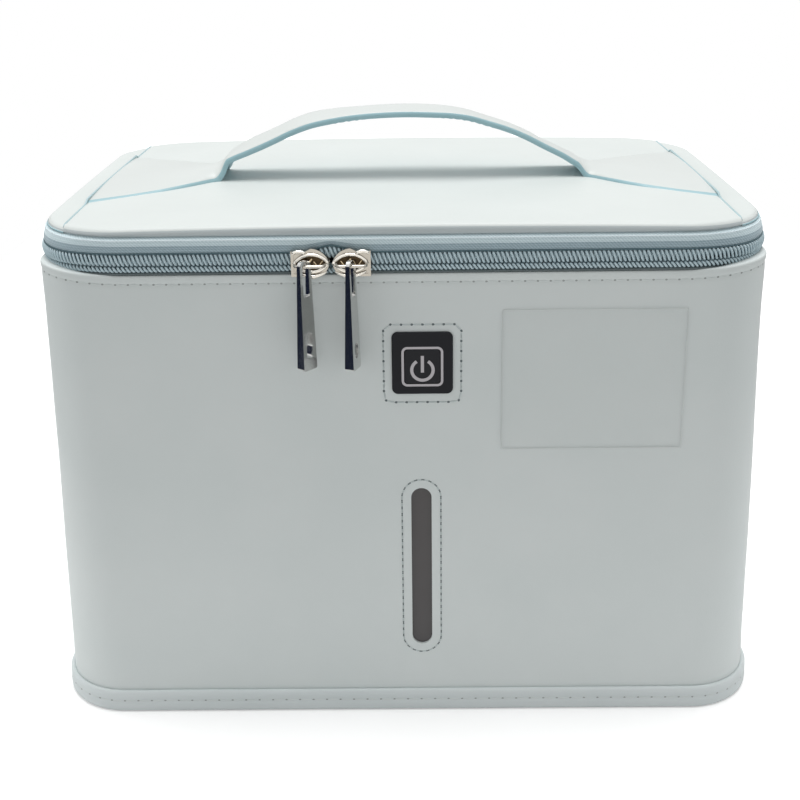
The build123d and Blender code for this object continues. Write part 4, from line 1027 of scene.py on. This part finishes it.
def handle_line():
    """The strap's upper line from wing end to wing end, seen from the front."""
    wing = [(136.0, 220.7), (129.0, 221.3), (121.0, 222.0), (113.0, 222.7), (106.0, 223.2)]
    left = [(-x, z) for x, z in wing] + [(-98.5, 223.9), (-92.0, 224.6)]
    left_root = [(-87.6, 225.5), (-85.0, 227.0), (-82.9, 229.2), (-79.3, 231.3)]
    strap = [(-73.6, 233.7), (-65.0, 237.3), (-59.0, 240.0), (-53.0, 242.8), (-44.3, 245.9)]
    strap += [(-32.8, 248.0), (-21.2, 249.2), (-9.7, 249.9), (1.0, 250.1), (12.0, 249.7)]
    strap += [(20.6, 249.0), (29.2, 247.5), (37.9, 244.8), (46.5, 242.0), (55.2, 238.3)]
    strap += [(64.0, 233.7), (72.7, 229.3)]
    right_root = [(78.6, 226.4), (84.6, 224.4), (91.0, 223.7), (98.5, 223.4)]
    fades = (0.95, 0.6, 0.25, 0.05)
    points = left + [(x + 1.2, z + 0.5) for x, z in left_root]
    points += [(x + 1.56 + 0.0063 * x, z + 0.92 + 0.002 * x) for x, z in strap]
    points += [(x + 2.0, z + 0.9 * t) for (x, z), t in zip(right_root, fades)]
    return bent(points + wing[::-1], 230)


def handle():
    """The strap and its two wings as one band, with painted edges and underside."""
    line = handle_line()
    tangent = unit(np.gradient(line, axis=0))
    widths = ((0, 13.0), (78, 13.0), (83.5, 13.5), (88, 16.4), (93, 21.5), (99, 27.5))
    widths += ((107, 34.5), (121, 44.0), (136, 52.0))
    # Round the strap: the place across it and how far up its thickness
    edge = [(-1.0, 0.25), (-0.985, 0.62), (-0.95, 0.9), (-0.9, 1.0)]
    section = edge + [(v, 1.0) for v in (-0.75, -0.6, -0.4, -0.2, 0.0, 0.2, 0.4, 0.6, 0.75)]
    section += [(-v, t) for v, t in edge[::-1]]
    section += [(v, 0.0) for v in (0.985, 0.93, 0.7, 0.35, 0.0, -0.35, -0.7, -0.93, -0.985)]
    verts, uvs = [], []
    for (x, z), (tx, tz), run in zip(line, tangent, lengths(line)):
        far = abs(x)
        half = float(np.interp(far, *zip(*widths)))
        thick = 2.7 - 1.2 * smooth(86, 100, far) - 0.55 * smooth(92, 116, far)
        roll = 0.07 * smooth(-14, -50, x) * smooth(-84, -70, x)
        roll -= 0.055 * smooth(8, 44, x) * smooth(84, 72, x)
        seat = lid_z(x, half) + 1.35 - 0.5 * smooth(92, 116, far)
        drop = smooth(80.5, 86.5, far) * max(0.0, z - seat)
        for v, t in section:
            y = v * half
            down = drop * abs(v) ** 2.0 + 0.25 * abs(v) ** 4
            under = thick * (1 - t)
            if t < 0.1:
                under += 0.16 * ripple(x, y)
            verts.append((x + tz * under, y, z - down - tx * under + roll * y))
            uvs.append((run * MM, (y + (0 if t > 0.2 else 60)) * MM))
    n, m = len(line), len(section)
    top_side, under_side, painted = 0, 1, 2
    sides = [painted] * 2 + [top_side] * 12 + [painted] * 2 + [under_side] * (m - 17) + [painted]
    faces, mats = quads(n, m) + caps(n, m), sides * (n - 1) + [painted] * 2
    skins = [HANDLE_SKIN, HANDLE_UNDER, EDGE]
    obj = piece("handle_band", verts, faces, "lid", skins, "leather", uvs, mats=mats)
    obj.data.set_sharp_from_angle(angle=math.radians(60))
    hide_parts("handle_strap")


def ripple(x, y):
    """Small creases under the strap where it bends."""
    near = smooth(14, 22, x) * smooth(46, 38, x) + smooth(-36, -28, x) * smooth(-14, -20, x)
    return near * math.sin(x * 1.9 + 0.25 * y)


# Hinge


def hinge():
    """The web of cloth and the flat lead between the case and the lid."""
    levels = [187.0, 190.0, 193.0, 196.0, 198.5] + list(np.linspace(199.8, 215.5, 22)) + [216.9]
    columns = np.linspace(-111.4, 111.4, 76)
    verts = []
    for inset, way in ((1.2, 1), (1.8, -1)):
        for z in levels:
            lean = flare(z) if z < BODY_TOP else 0.0
            crease = 0.22 * math.exp(-(((z - 207.65) / 1.1) ** 2)) * way
            verts += [(x, HALF_DEPTH + lean - inset - crease, z) for x in columns]
    n, m = len(columns), len(levels)
    layer = n * m
    faces = quads(m, n, close_columns=False) + quads(m, n, close_columns=False, base=layer)
    sides = [k * n + i for k in range(m - 1) for i in (0, n - 1)]
    ends = [k * n + i for i in range(n - 1) for k in (0, m - 1)]
    for step, starts in ((n, sides), (1, ends)):
        faces += [(a, a + step, a + step + layer, a + layer) for a in starts]
    web = loose("hinge_web", verts, faces, TAPE, "zip_fabric")
    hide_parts("hinge_strip")
    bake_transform(web)

    low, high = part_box("hinge_lead")
    x, y, _ = (low + high) / 2 * 1000
    levels = np.linspace(low[2] * 1000, high[2] * 1000, 24)
    section = ((-3, -0.2), (3, -0.2), (3, 0.2), (-3, 0.2))
    verts = [(x + dx, y + dy, z) for z in levels for dx, dy in section]
    faces = quads(len(levels), 4) + caps(len(levels), 4)
    flex = loose("hinge_flex", verts, faces, RUBBER, "lead_sheath")
    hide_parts("hinge_lead")
    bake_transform(flex)


# Power sign, slider faces, film edge


def icon():
    """The power sign on the cap: an open ring and a bar, lying on the leaning face."""
    cx, cz, radius, width = PLATE[0], SIGN_Z, 4.35, 1.3

    def band(points):
        points = np.asarray(points, float)
        t = unit(np.gradient(points, axis=0))
        side = np.stack([-t[:, 1], t[:, 0]], axis=1) * width / 2
        verts = []
        for (x, z), (sx, sz) in zip(points, side):
            for k, y in ((1, 0.05), (1, -0.09), (-1, -0.09), (-1, 0.05)):
                level = z + k * sz
                verts.append((x + k * sx, y - 1.0 - HALF_DEPTH - flare(level), level))
        return verts, quads(len(points), 4) + caps(len(points), 4)

    turns = np.linspace(math.radians(32), math.radians(328), 48)
    arc = band([(cx + radius * math.sin(a), cz + radius * math.cos(a)) for a in turns])
    bar = band([(cx, cz - 1.05), (cx, cz + 2.5), (cx, cz + 6.1)])
    piece("power_sign", *gather([arc, bar]), "button", SILVER, "bright_trim", shaded=False)


def slider_face(side, x, nose):
    """The cast detail on a slider's face: a rolled rim round a recess darkened with painted shade,
    gilt inside, a lip.
    """
    body, slot = "slider_" + side, "chrome"
    cx, cz = x + 0.5 * nose, ZIP_MIDDLE + 0.3
    rim_y = FACE_Y - 0.1

    # A flat dark lens behind the rim: painted shade in the recess
    hollow = lens(cx, cz, 6.1, 2.9)
    verts = [(px, FACE_Y + back, pz) for back in (0.38, 0.38 + 0.12) for px, pz in hollow]
    faces = caps(2, len(hollow)) + quads(2, len(hollow))
    piece(side + "_hollow", verts, faces, body, HOLLOW_PAINTED_SHADE, slot, shaded=False)

    edge = [(px, rim_y, pz) for px, pz in lens(cx, cz, 6.7, 3.5, 24)]
    places, low_z, high_z = np.linspace(-1, 1, 22), ZIP_MIDDLE - 5.0, ZIP_MIDDLE + 4.4
    lip = [(cx + 6.2 * t, rim_y - 0.3 * (1 - t * t), low_z + 1.9 * t * t) for t in places]
    shoulder = []
    for t in np.linspace(0, 1, 10):
        level = high_z + 0.7 * math.sin(math.pi * t)
        shoulder.append((x - nose * (6.9 - 5.0 * t), rim_y, level))
    lip_radius = 0.6 * np.sqrt(1.02 - places**2) + 0.15
    rim = [tube(edge, 0.72, 8, closed=True), tube(lip, lip_radius, 8), tube(shoulder, 0.75, 8)]
    piece(side + "_rim", *gather(rim), body, CHROME, slot)

    gilt = []
    scrolls = ((-2.9, -0.2, 0.75, -1), (-0.6, 0.7, 0.95, 1))
    scrolls += ((1.8, -0.4, 0.8, -1), (3.8, 0.1, 0.5, 1))
    for dx, dz, size, way in scrolls:
        bend = []
        for t in np.linspace(-1, 1, 9):
            out = FACE_Y + 0.15 - 0.3 * (1 - t * t)
            bend.append((cx + dx + 0.9 * t, out, cz + dz + 1.1 * t * way))
        gilt.append(tube(bend, size * 0.5, 8))
    piece(side + "_gilt", *gather(gilt), body, GILT, slot)


def film_edge():
    """The raised edge of the clear film."""
    low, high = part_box("label_film")
    x0, x1, z0, z1 = (v / MM for v in (low[0], high[0], low[2], high[2]))
    width, height = x1 - x0 - 0.3, z1 - z0 - 0.3
    outline = rounded((x0 + x1) / 2, (z0 + z1) / 2, width, height, 1.2, 4)
    path = [on_front(x, z, 0.28) for x, z in outline]
    piece("film_rim", *tube(path, 0.16, 5, closed=True), "case", FILM_EDGE, "clear_film")


body_skin()
foot()
liners()
zip_parts()
seams()
lid_parts()
handle()
hinge()
icon()
for slider in SLIDER_X:
    slider_face(*slider)
film_edge()

# CAD nodes that show
for finish, nodes, bevel in (
    (FOAM, "body_core lid_core", 0),
    (STIFF, "base_board lid_board", 0),
    (WHITE, "control_cover tactile_switch switch_plunger", 0),
    (BOARD, "control_board lamp_board", 0),
    (STEEL, "board_screws wall_rivets lamp_screws lid_magnet inlet_nut", 0),
    (RUBBER, "case_lead lid_lead", 0),
    (FILM, "label_film", 0),
    (LENS, "lamp_lens", 0),
    (LAMP, "uv_lamps", 0),
    (WINDOW, "window_pane", 0),
    (WHITE, "lamp_housing", 0.4),
    (BLACK, "button_housing", 0.25),
    (SILVER, "button_ring", 0.08),
    (BLACK_CAP, "power_button lid_switch", 0),
    (BLACK_CAP, "power_inlet", 0.2),
    (CAST, "left_slider right_slider", 0.22),
    (PULL, "left_pull right_pull", 0.3),
):
    for node in nodes.split():
        paint(node, finish, bevel)


# Floor, light and camera


def floor():
    """A white table top that ends in front of the case, so that metal mirrors the studio there.

    A little light of its own, for the camera alone, lets it meet the backdrop.
    """
    m = Mat("floor_white", (0.84, 0.84, 0.84), 0.9)
    path = m.node("ShaderNodeLightPath")
    m.set("Emission Color", (1, 1, 1, 1))
    m.set("Emission Strength", m.math("MULTIPLY", path.outputs["Is Camera Ray"], 0.3))
    corners = ((-420, -260), (420, -260), (420, 1400), (-420, 1400))
    obj = add_mesh("floor", [(x, y, -0.3) for x, y in corners], [(0, 1, 2, 3)])
    obj.data.materials.append(m.m)


def sun(name, toward, strength, spread):
    """A broad light from a direction."""
    lamp = bpy.data.lights.new(name, "SUN")
    lamp.energy = strength
    lamp.angle = math.radians(spread)
    add_object(name, lamp).rotation_euler = Vector(toward).to_track_quat("Z", "Y").to_euler()


def greys(*stops):
    """Stops of a ramp from a place and a grey each."""
    return tuple((at, (grey, grey, grey)) for at, grey in stops)


# What metal mirrors round the horizon, from behind past the left, the front and the right
AROUND = greys((0.0, 0.5), (0.14, 0.3))
AROUND += ((0.2, (0.008, 0.013, 0.032)), (0.42, (0.008, 0.012, 0.028)))
AROUND += ((0.45, (1.0, 0.98, 0.94)), (0.57, (1.0, 0.97, 0.92)))
AROUND += ((0.61, (0.36, 0.36, 0.355)), (0.74, (0.3, 0.3, 0.295)))
AROUND += greys((0.86, 0.27), (1.0, 0.5))
# What it mirrors overhead, from below to above
ABOVE = greys((0.0, 0.6), (0.56, 0.7), (0.7, 0.9), (0.85, 1.1), (1.0, 1.2))
# What lights the surfaces, from the left to the right, and from below
ACROSS = ((0.0, (1.85, 1.84, 1.82)), *greys((0.2, 0.45), (0.6, 0.37), (0.82, 0.4)))
ACROSS += ((1.0, (1.45, 1.45, 1.44)),)
BELOW = (0.63, 0.635, 0.635, 1)


def world():
    """A white backdrop for the camera, even light for surfaces and a studio for reflections."""
    scene.world = bpy.data.worlds.new("studio")
    scene.world.use_nodes = True
    w = Nodes(scene.world.node_tree)
    path = w.node("ShaderNodeLightPath").outputs
    split = w.node("ShaderNodeSeparateXYZ")
    w.feed(split.inputs["Vector"], w.node("ShaderNodeTexCoord").outputs["Generated"])
    x, y, z = (split.outputs[axis] for axis in "XYZ")

    def raised(value):
        return w.math("ADD", w.math("MULTIPLY", value, 0.5), 0.5)

    round_turn = w.math("ARCTAN2", x, w.math("MULTIPLY", y, -1.0))
    turn = w.math("ADD", w.math("DIVIDE", round_turn, 2 * math.pi), 0.5)
    around, above = w.ramp(turn, *AROUND), w.ramp(raised(z), *ABOVE)
    mirror = w.mix(w.math("GREATER_THAN", z, 0.12), around, above)
    soft = w.mix(w.math("GREATER_THAN", z, 0.0), BELOW, w.ramp(raised(x), *ACROSS))
    light = w.mix(path["Is Glossy Ray"], soft, mirror)
    seen = w.mix(path["Is Camera Ray"], light, (1, 1, 1, 1))
    w.feed(w.tree.nodes["Background"].inputs["Color"], seen)


def camera():
    """The photograph's camera, from a fit to its outlines."""
    yaw, pitch, roll = 0.0091, 0.3178, -0.0128
    turn = Matrix.Rotation(yaw, 3, "Z")
    forward = turn @ Vector((0, math.cos(pitch), -math.sin(pitch)))
    level = turn @ Vector((1, 0, 0))
    up, c, s = level.cross(forward), math.cos(roll), math.sin(roll)
    right, top = c * level + s * up, c * up - s * level
    data = bpy.data.cameras.new("camera")
    scene.camera = add_object("camera", data)
    place = Matrix.Translation((0.0030929, -0.5694535, 0.3345772))
    scene.camera.matrix_world = place @ Matrix((right, top, -forward)).transposed().to_4x4()
    data.sensor_width = 36.0
    data.lens = 1226.543 / 800 * 36.0  # focal length in pixels of an 800-pixel frame
    data.shift_y = -0.1
    data.clip_start = 0.01


floor()
world()
sun("key", (0.0, 0.15, 1.0), 2.25, 38)
camera()
scene.view_settings.view_transform = "Standard"
scene.view_settings.look = "None"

▶ _Instructions to follow_: Will you return exactly the lines above from the one with "bake_transform(flex)" down to the one with "rim_y = FACE_Y - 0.1", counting both as part of the range?

▶ _Solution to the exercise_:
    bake_transform(flex)


# Power sign, slider faces, film edge


def icon():
    """The power sign on the cap: an open ring and a bar, lying on the leaning face."""
    cx, cz, radius, width = PLATE[0], SIGN_Z, 4.35, 1.3

    def band(points):
        points = np.asarray(points, float)
        t = unit(np.gradient(points, axis=0))
        side = np.stack([-t[:, 1], t[:, 0]], axis=1) * width / 2
        verts = []
        for (x, z), (sx, sz) in zip(points, side):
            for k, y in ((1, 0.05), (1, -0.09), (-1, -0.09), (-1, 0.05)):
                level = z + k * sz
                verts.append((x + k * sx, y - 1.0 - HALF_DEPTH - flare(level), level))
        return verts, quads(len(points), 4) + caps(len(points), 4)

    turns = np.linspace(math.radians(32), math.radians(328), 48)
    arc = band([(cx + radius * math.sin(a), cz + radius * math.cos(a)) for a in turns])
    bar = band([(cx, cz - 1.05), (cx, cz + 2.5), (cx, cz + 6.1)])
    piece("power_sign", *gather([arc, bar]), "button", SILVER, "bright_trim", shaded=False)


def slider_face(side, x, nose):
    """The cast detail on a slider's face: a rolled rim round a recess darkened with painted shade,
    gilt inside, a lip.
    """
    body, slot = "slider_" + side, "chrome"
    cx, cz = x + 0.5 * nose, ZIP_MIDDLE + 0.3
    rim_y = FACE_Y - 0.1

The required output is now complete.